EXERCISE DIRECTIONS. Up to and including the line with "return glow", reproduce the listing below exactly, beginning at its first line.

┄┄┄┄┄┄

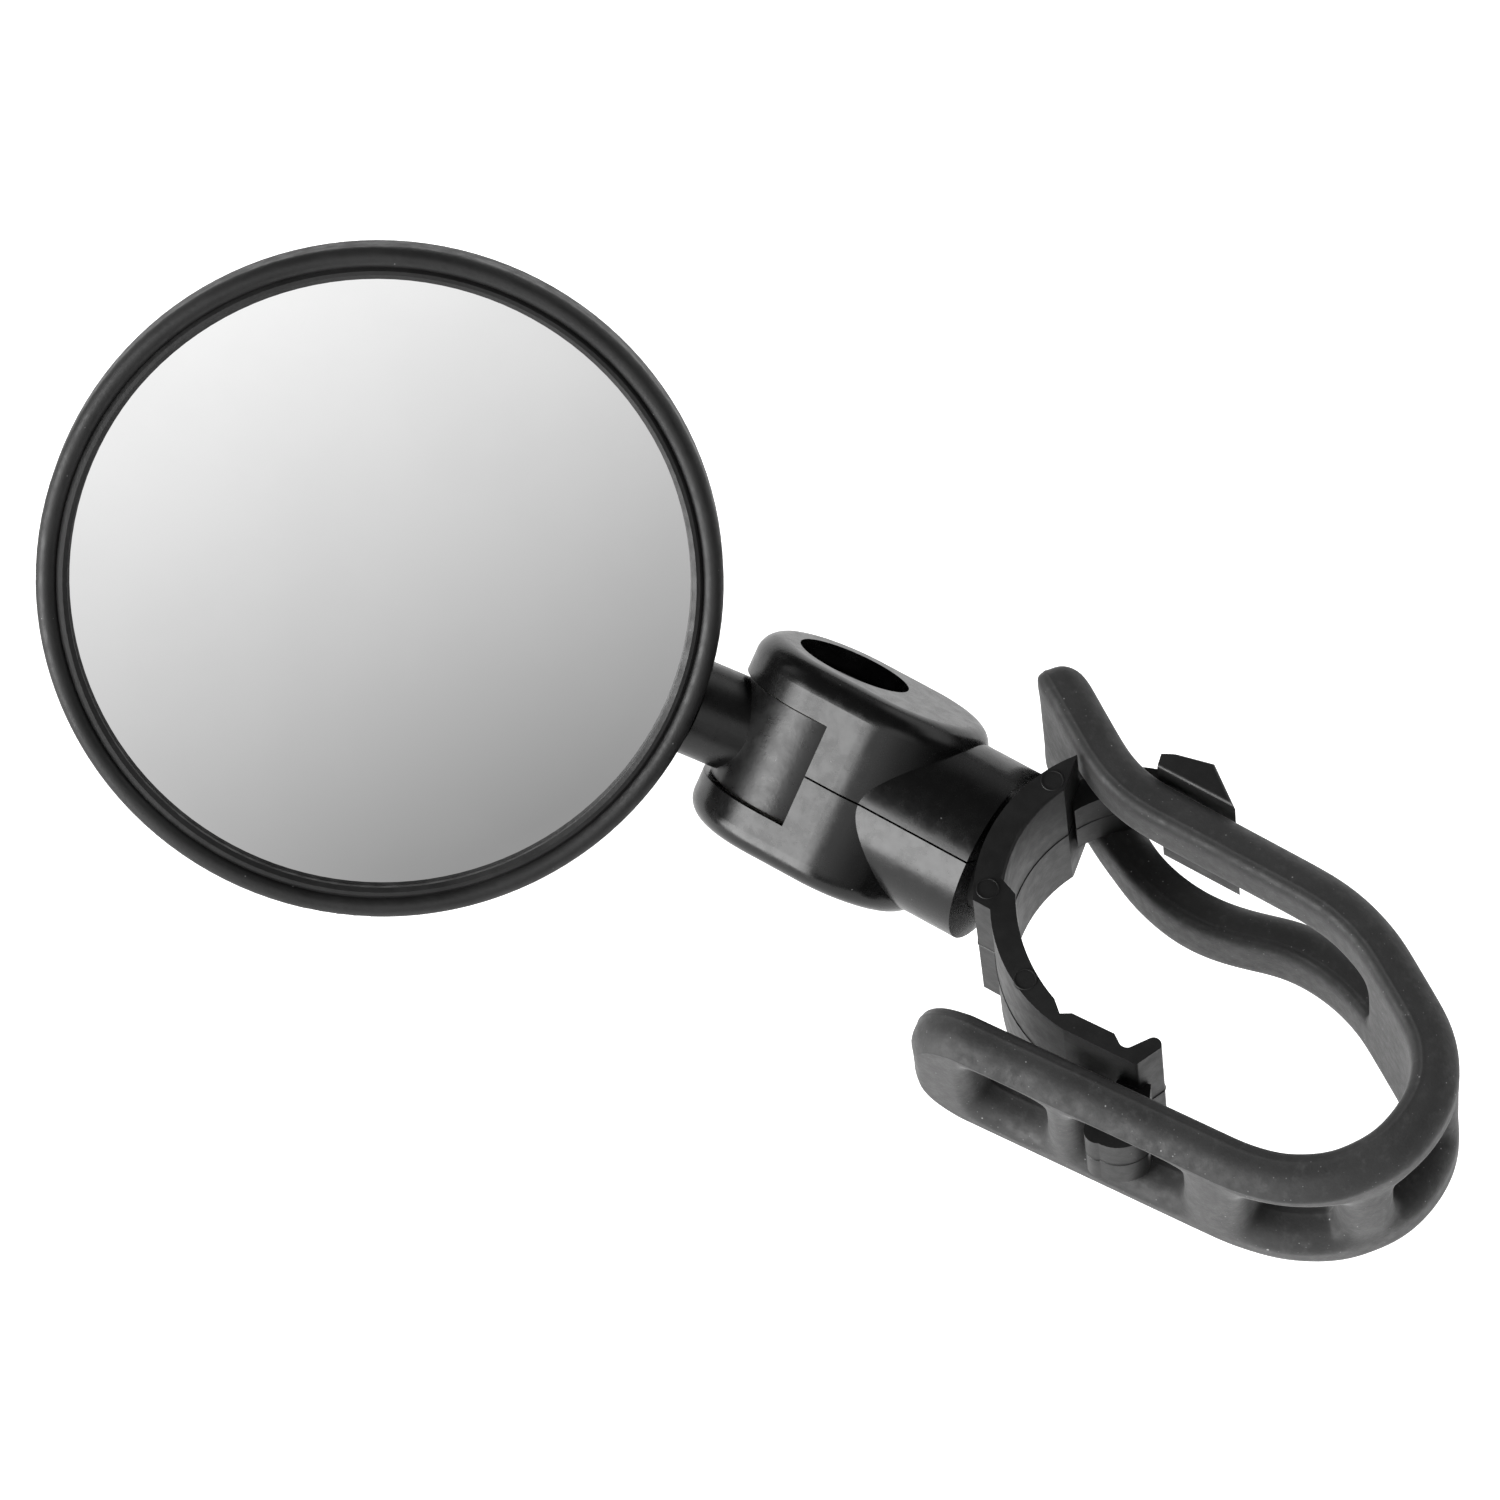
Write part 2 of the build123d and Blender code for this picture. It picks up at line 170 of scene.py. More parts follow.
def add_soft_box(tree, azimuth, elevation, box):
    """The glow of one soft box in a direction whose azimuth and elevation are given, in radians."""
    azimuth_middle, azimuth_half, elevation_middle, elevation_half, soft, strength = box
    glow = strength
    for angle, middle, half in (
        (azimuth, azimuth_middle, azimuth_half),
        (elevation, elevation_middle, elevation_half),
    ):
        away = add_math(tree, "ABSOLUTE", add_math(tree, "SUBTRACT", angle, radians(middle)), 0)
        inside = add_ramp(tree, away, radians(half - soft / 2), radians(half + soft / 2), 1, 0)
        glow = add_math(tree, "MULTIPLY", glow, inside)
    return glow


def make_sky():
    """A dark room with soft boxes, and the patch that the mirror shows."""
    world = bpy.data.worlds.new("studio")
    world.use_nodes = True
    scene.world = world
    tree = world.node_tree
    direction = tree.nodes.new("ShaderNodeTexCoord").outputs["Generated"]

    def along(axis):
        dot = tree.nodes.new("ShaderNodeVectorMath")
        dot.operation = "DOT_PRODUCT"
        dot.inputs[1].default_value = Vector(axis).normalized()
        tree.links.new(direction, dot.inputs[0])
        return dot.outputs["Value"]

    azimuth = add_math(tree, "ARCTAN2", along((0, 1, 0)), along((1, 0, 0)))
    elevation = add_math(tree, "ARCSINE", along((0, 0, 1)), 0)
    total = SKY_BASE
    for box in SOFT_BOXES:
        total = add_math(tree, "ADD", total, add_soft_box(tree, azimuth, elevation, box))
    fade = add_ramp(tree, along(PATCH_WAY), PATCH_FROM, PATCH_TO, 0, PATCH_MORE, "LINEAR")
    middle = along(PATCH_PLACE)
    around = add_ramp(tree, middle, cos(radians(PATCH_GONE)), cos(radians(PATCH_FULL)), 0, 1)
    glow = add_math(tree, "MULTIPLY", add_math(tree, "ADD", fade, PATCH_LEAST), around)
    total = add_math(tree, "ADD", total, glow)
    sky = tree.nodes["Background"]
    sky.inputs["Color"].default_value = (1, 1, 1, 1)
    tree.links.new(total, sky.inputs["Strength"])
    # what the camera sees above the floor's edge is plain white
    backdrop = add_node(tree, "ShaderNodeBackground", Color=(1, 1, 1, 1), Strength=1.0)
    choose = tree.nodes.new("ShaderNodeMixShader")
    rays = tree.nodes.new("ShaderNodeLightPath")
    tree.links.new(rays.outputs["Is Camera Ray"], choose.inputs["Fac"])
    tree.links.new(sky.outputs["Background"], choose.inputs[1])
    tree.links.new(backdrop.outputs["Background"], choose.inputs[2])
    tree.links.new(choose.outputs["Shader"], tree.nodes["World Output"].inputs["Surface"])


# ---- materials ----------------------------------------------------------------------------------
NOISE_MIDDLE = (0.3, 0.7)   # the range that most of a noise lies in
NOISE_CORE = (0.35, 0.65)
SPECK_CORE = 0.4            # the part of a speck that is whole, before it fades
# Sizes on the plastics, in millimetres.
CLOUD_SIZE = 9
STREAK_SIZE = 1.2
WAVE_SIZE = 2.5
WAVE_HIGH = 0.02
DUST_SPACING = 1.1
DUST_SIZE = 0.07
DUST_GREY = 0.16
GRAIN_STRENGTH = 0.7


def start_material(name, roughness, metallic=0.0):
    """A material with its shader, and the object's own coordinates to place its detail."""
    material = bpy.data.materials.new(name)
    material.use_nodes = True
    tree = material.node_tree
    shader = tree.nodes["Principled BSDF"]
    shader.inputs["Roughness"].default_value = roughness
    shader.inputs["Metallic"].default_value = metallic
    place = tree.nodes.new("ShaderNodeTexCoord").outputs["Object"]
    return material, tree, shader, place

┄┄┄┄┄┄

TASK RESPONSE.
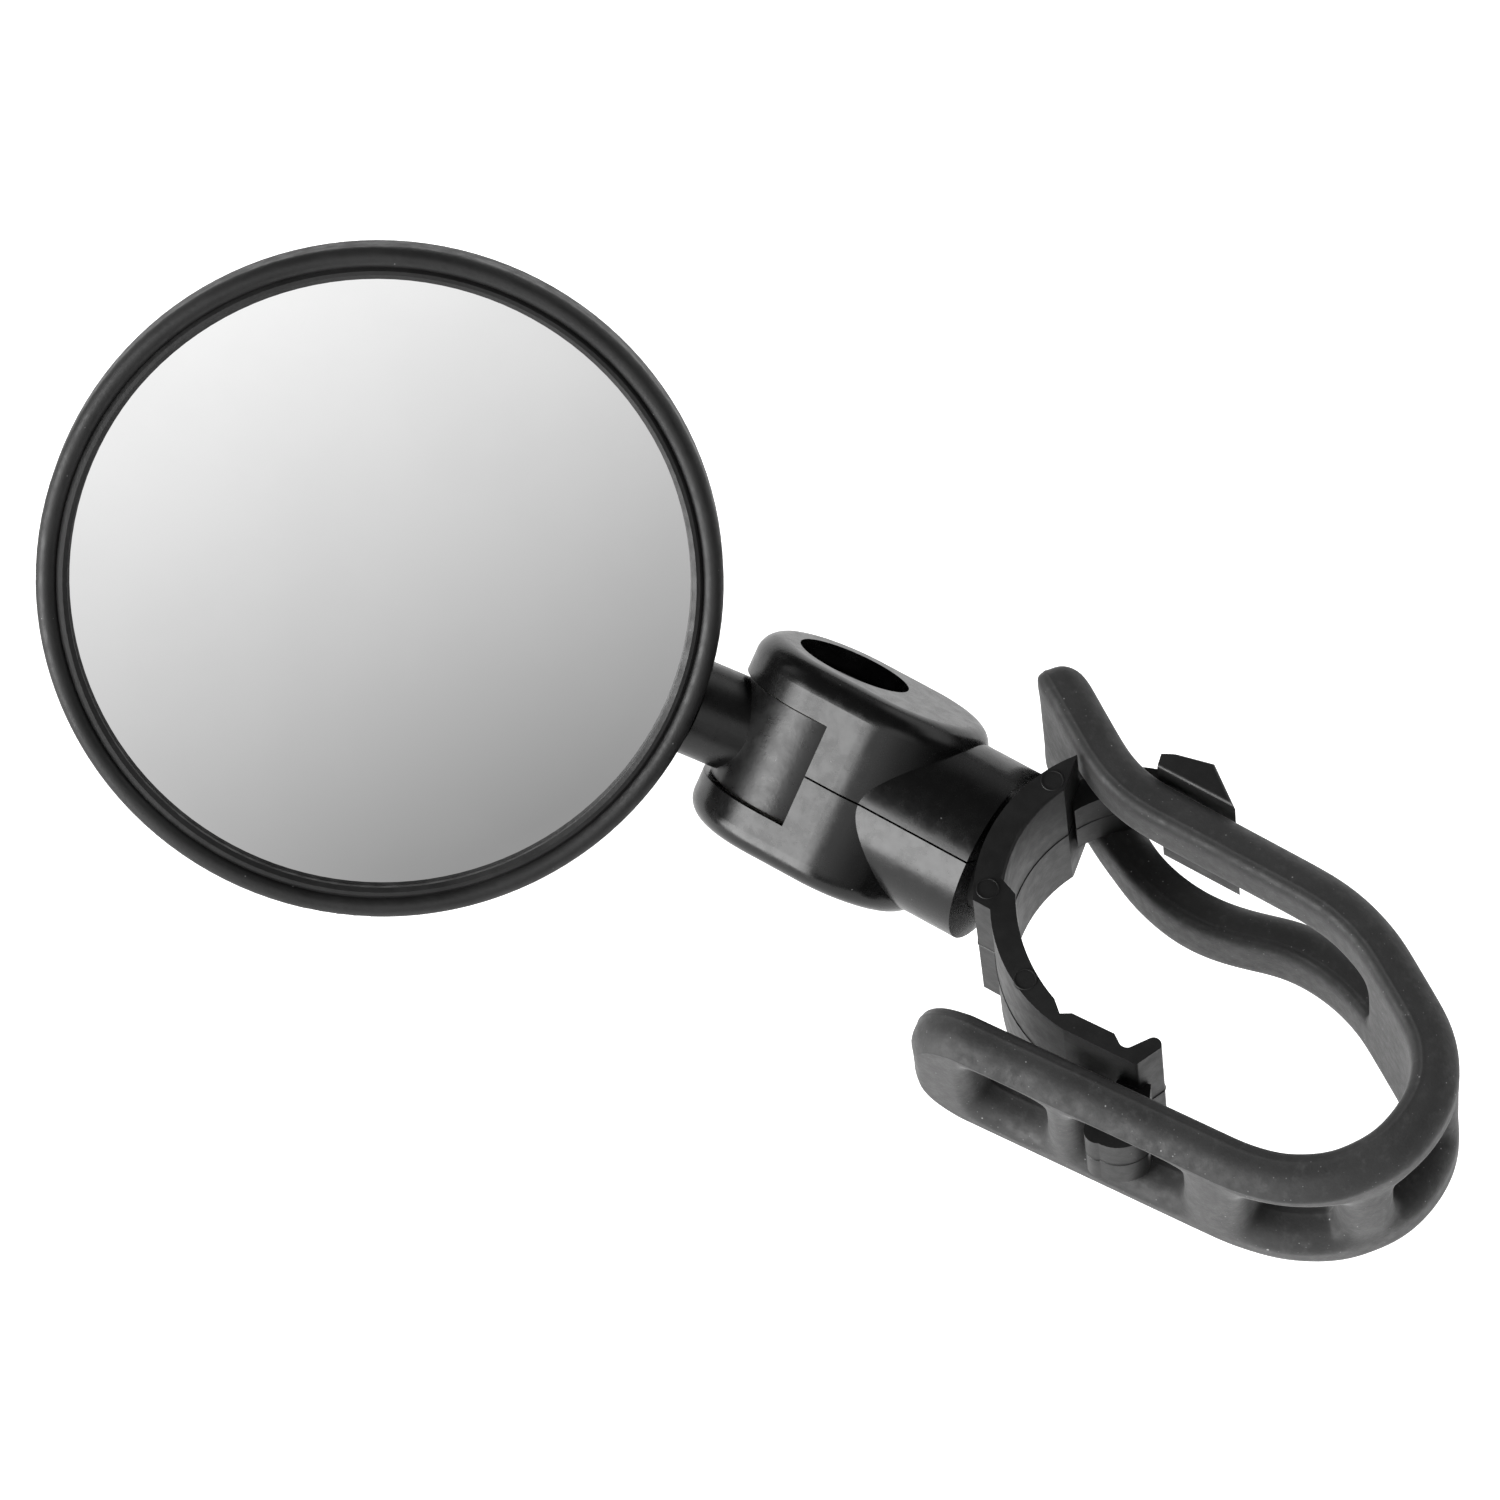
Write part 2 of the build123d and Blender code for this picture. It picks up at line 170 of scene.py. More parts follow.
def add_soft_box(tree, azimuth, elevation, box):
    """The glow of one soft box in a direction whose azimuth and elevation are given, in radians."""
    azimuth_middle, azimuth_half, elevation_middle, elevation_half, soft, strength = box
    glow = strength
    for angle, middle, half in (
        (azimuth, azimuth_middle, azimuth_half),
        (elevation, elevation_middle, elevation_half),
    ):
        away = add_math(tree, "ABSOLUTE", add_math(tree, "SUBTRACT", angle, radians(middle)), 0)
        inside = add_ramp(tree, away, radians(half - soft / 2), radians(half + soft / 2), 1, 0)
        glow = add_math(tree, "MULTIPLY", glow, inside)
    return glow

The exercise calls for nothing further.